11 bit studios w sierpniu chce zaprezentować nową grę, a kolejną do końca roku - wynika z wypowiedzi członków zarządu podczas czwartkowej prezentacji. W zaprezentowanej zapowiedzi spółka podała, że 12 sierpnia nastąpi ujawnienie nowego tytułu, a kumulacja premier powinna nastąpić ok. 2023 r.

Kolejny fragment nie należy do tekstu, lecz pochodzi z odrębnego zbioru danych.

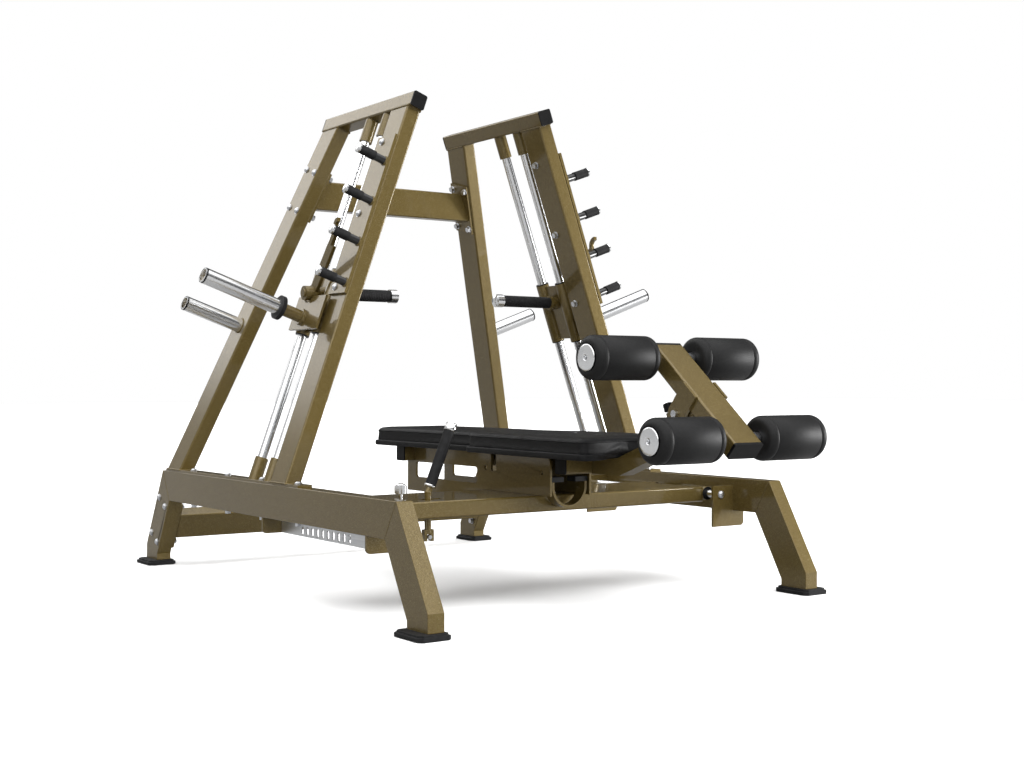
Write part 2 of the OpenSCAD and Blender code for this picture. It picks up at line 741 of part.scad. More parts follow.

"W sierpniu będziemy w stanie pokazać jeden z naszych tytułów (...). Będzie to pierwszy moment oficjalnej zapowiedzi gry" - powiedział prezes spółki Przemysław Marszał. Dodał, że w tym roku spółka może zapowiedzieć jeszcze co najmniej jeden nowy tytuł. Prezes pytany o daty premier kolejnych gier odpowiedział, że kumulacja premier powinna nastąpić w okolicach 2023 r.
11bit przechodzi na Unreala https://t.co/7jbM2CXgbJ
— Adam Torchała (@atorchala) June 10, 2021
Warto dodać, że w trakcie konferencji poinformowano także o przejściu na silnik Unreal Engine i zawieszeniu prac nad własnym silnikiem. Studio zaprezentowało kilka ujęć opracowanych w nowym środowisku. Pokazany został także teaser mobilnego "Frostpunka", który ma trafić do graczy jeszcze w tym roku.
Spółka potwierdziła, że nie ma zamiaru póki co wypłacać dywidendy. Zdaniem zarządu 11bit wciąż jest spółką wzrostową, która potrzebuje gotówki i może inwestorom dostarczyć większą wartość poprzez rozwój, a nie wypłatę gotówki.
Wydaje się, że prezentacja niezbyt przypadła do gustu inwestorom. Choć akcje spółki jeszcze przed południem drożały, to jednak jej notowania wczesnym popołudniem kształtowały się już 8,5 proc. poniżej środowego zamknięcia.